New York City hasn't yet announced how it will enforce containerization rules for private citizens. Currently, officials are relying on incentives, like allowing residents to set out their trash two hours earlier each evening if it's placed in bins.
"No one likes to see the little 'Mickey Mouses' in their homes"
The Politics of Trash co-author Kathleen Sullivan said such incentives could be a good place to start, and continued that the most constructive approach would be to rely on social pressure, like how some cities in the early 20th century recruited civic organizations to model proper waste disposal.
"Rather than be seen as compliance with government power, it was seen as proper household behavior," she said.

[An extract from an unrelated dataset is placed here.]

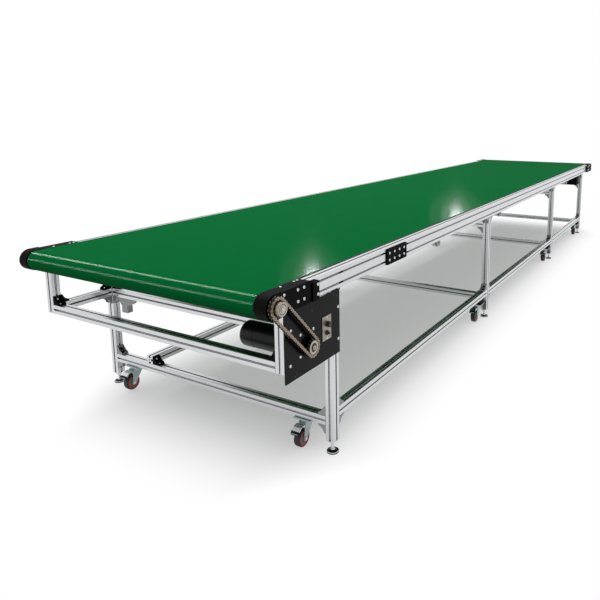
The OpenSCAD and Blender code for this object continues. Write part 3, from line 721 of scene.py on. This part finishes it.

Along with political will, proper expertise, the capacity to update infrastructure, and a source of public blame when things go wrong, officials will have a much easier time making the change, Strach added.
The containerization rules are a welcome change for many New Yorkers. Bronx resident Danielle Mills said she's looking forward to the bags off the sidewalks – especially because of the creatures that are sometimes inside.
"I walk in the street when I see trash [bags on the sidewalks], because I'm very scared of what's going to come out," she said. "So I like the way things are going."
Harlem resident Tameka Jordan said she's also looking forward to seeing fewer rats, and more containers will help.
"No one likes to see the little 'Mickey Mouses' in their homes," she said. I'm very afraid of them."
Mills, who owns a car, added that the parking sacrifices will be worth it since "lot of people put their trash in the street anyway."
And for Harlem resident Ocean Thomas, it goes beyond the rats. If other cities can containerize their waste, so can New York.
"When you visit other cities, the first thing you notice is ... 'wow, these cities are so clean– and it doesn't stink,' " she said. "Hopefully, now, the mayor will be on top of it."